>> BEGIN RECORD EXTRACTS

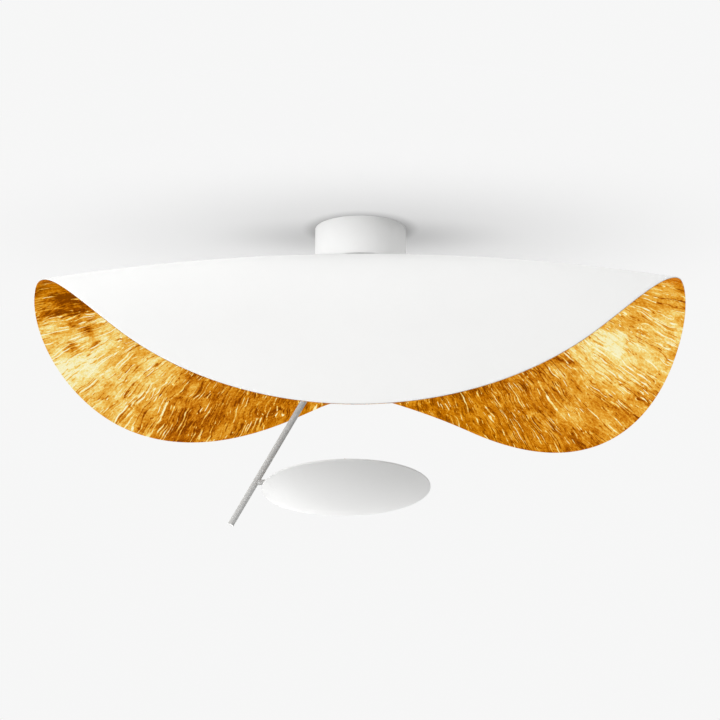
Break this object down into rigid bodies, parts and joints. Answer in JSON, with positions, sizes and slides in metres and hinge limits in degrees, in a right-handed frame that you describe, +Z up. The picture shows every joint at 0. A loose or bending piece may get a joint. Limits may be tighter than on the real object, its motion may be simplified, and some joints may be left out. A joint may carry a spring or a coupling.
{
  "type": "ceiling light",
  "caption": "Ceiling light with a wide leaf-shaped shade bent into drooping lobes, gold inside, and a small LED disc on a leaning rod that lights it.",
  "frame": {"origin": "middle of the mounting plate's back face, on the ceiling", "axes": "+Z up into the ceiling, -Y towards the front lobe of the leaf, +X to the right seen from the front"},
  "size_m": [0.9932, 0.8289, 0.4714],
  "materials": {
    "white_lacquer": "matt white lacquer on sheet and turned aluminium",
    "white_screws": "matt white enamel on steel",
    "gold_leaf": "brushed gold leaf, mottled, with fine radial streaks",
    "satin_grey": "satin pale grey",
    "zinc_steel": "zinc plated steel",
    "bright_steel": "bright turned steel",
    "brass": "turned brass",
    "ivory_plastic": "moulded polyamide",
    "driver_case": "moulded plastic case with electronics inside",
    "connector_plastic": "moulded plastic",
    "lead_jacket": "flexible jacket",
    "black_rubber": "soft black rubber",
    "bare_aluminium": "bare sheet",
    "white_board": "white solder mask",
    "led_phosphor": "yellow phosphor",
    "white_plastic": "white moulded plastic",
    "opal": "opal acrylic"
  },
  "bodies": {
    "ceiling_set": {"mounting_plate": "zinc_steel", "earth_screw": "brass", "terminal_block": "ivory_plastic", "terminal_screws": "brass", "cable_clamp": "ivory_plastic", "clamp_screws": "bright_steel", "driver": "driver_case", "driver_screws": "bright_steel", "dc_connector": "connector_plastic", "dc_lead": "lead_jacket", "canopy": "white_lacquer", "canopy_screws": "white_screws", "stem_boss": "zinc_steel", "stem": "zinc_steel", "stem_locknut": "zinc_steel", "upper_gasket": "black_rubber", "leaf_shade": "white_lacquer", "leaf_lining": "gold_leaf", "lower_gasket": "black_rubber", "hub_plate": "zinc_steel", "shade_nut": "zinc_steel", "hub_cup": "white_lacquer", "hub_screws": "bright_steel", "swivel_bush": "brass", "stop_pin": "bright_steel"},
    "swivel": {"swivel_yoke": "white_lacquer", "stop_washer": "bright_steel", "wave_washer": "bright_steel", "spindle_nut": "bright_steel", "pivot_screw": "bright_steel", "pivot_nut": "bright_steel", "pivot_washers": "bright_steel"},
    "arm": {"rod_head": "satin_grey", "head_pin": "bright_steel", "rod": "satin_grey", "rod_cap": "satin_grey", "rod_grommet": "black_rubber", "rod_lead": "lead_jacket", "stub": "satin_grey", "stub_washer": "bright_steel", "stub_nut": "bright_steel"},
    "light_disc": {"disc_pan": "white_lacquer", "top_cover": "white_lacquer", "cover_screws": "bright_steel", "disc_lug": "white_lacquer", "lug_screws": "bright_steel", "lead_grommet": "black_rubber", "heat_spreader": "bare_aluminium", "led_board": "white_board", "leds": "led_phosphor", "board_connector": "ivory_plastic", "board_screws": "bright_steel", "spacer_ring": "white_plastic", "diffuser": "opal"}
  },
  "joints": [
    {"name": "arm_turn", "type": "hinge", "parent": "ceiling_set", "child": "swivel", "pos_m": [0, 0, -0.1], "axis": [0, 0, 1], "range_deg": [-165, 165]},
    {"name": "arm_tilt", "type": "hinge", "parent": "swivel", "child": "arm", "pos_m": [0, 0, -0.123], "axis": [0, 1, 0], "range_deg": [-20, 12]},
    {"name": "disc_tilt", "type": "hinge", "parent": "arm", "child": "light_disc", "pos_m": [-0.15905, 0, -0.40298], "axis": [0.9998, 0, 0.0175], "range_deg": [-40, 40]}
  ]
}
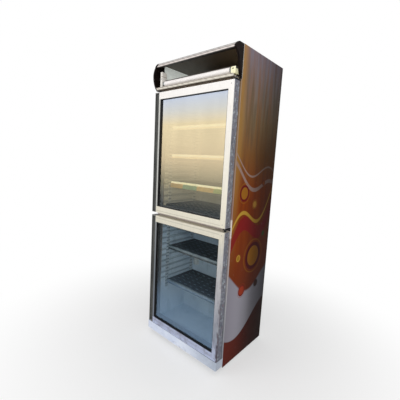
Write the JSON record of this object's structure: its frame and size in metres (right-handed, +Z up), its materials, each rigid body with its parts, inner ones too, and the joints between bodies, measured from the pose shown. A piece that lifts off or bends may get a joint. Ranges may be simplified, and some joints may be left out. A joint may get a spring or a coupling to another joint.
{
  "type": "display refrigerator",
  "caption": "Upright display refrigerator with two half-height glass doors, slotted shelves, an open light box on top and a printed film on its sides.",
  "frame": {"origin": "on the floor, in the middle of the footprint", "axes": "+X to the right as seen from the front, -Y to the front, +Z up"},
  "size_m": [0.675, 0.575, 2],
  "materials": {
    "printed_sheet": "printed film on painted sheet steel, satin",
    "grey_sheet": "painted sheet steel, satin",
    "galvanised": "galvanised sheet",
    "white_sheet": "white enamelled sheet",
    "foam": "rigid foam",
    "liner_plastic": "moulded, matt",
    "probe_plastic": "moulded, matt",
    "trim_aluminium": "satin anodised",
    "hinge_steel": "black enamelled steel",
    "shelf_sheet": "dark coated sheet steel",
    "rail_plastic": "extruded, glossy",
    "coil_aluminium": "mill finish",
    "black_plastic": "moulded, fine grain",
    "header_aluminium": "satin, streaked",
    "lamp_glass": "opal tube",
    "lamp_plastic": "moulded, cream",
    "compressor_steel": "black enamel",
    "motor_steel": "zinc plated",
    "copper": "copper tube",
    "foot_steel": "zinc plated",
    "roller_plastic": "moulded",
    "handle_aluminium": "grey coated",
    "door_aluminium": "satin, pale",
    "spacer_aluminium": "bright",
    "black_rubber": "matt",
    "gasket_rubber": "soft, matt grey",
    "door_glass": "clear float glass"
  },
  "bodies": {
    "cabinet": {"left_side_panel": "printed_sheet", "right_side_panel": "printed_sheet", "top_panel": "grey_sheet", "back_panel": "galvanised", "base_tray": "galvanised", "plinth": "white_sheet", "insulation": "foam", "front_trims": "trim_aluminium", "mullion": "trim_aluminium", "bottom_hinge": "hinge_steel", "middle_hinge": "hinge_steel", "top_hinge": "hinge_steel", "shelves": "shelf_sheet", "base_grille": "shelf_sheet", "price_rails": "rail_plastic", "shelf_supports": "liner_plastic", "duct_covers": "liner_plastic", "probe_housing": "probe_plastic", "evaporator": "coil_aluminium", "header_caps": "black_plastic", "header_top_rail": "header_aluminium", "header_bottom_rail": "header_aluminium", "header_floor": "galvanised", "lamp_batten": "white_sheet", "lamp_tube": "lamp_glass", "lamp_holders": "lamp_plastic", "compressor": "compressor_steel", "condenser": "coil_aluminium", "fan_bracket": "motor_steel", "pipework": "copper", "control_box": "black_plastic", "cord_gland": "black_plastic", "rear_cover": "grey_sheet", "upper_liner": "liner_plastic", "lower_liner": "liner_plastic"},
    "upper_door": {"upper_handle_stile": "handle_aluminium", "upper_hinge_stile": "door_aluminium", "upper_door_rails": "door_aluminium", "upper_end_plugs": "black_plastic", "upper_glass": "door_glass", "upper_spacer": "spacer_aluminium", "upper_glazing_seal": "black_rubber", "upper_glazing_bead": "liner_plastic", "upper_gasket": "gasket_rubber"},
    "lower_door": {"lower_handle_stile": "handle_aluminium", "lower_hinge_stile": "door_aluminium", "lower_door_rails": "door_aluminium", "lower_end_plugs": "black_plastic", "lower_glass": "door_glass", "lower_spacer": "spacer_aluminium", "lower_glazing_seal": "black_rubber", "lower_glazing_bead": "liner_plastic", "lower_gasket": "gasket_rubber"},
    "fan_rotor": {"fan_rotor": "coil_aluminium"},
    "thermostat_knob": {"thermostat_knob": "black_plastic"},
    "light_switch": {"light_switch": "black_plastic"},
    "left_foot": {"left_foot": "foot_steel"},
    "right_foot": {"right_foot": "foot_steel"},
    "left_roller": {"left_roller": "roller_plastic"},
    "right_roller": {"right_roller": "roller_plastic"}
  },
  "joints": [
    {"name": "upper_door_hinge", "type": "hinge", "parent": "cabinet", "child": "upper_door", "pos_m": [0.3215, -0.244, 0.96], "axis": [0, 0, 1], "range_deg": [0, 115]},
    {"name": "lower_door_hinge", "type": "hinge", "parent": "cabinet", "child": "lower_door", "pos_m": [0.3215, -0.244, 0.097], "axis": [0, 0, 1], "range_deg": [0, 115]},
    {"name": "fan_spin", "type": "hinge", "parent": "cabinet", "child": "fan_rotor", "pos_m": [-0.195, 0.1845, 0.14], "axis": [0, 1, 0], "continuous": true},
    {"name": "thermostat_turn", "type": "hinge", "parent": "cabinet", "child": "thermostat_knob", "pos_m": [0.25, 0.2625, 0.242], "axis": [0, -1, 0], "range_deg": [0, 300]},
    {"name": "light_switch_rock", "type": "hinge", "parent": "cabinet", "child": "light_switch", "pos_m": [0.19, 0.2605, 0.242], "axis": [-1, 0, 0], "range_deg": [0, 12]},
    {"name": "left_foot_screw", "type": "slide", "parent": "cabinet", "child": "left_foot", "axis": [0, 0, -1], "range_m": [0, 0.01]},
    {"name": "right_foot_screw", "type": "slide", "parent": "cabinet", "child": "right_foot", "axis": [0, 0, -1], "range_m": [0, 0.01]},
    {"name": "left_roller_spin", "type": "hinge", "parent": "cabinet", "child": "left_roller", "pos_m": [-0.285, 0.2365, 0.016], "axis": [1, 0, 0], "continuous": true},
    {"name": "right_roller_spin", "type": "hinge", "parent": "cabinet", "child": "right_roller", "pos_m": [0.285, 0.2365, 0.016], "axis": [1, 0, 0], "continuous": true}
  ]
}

>> END RECORD EXTRACTS

• _PROBLEM DETAILS_: For each line in the data above that contains the string "rigid", extract the line.

• _WRITTEN ANSWER_:
Break this object down into rigid bodies, parts and joints. Answer in JSON, with positions, sizes and slides in metres and hinge limits in degrees, in a right-handed frame that you describe, +Z up. The picture shows every joint at 0. A loose or bending piece may get a joint. Limits may be tighter than on the real object, its motion may be simplified, and some joints may be left out. A joint may carry a spring or a coupling.
Write the JSON record of this object's structure: its frame and size in metres (right-handed, +Z up), its materials, each rigid body with its parts, inner ones too, and the joints between bodies, measured from the pose shown. A piece that lifts off or bends may get a joint. Ranges may be simplified, and some joints may be left out. A joint may get a spring or a coupling to another joint.
    "foam": "rigid foam",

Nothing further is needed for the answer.